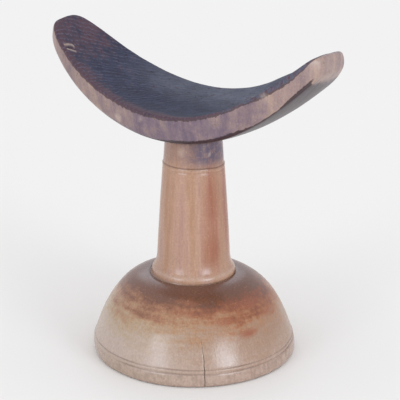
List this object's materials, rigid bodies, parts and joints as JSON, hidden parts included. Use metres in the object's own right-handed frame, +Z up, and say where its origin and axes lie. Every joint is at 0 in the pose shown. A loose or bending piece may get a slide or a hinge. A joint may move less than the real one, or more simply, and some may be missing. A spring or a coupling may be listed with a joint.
{
  "type": "carved headrest",
  "caption": "Carved wooden headrest: a curved, dished head plate on a tapering shaft with a cut collar, over a round domed foot with a lined rim, all one piece.",
  "frame": {"origin": "middle of the flat underside of the foot, on the shaft's axis", "axes": "+Z up along the shaft, +X along the head plate, -Y towards its front edge"},
  "size_m": [0.1614, 0.11, 0.1754],
  "materials": {
    "waxed_wood": "semi-gloss waxed hardwood, worn pinkish tan, with a dark slate patina on the head plate"
  },
  "bodies": {
    "root": {"headrest": "waxed_wood"}
  },
  "joints": []
}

__What needs to be done__. Tally how many lines of the material contain the word "joints". The answer must be the number and nothing else.

__Solution for this exercise__. 2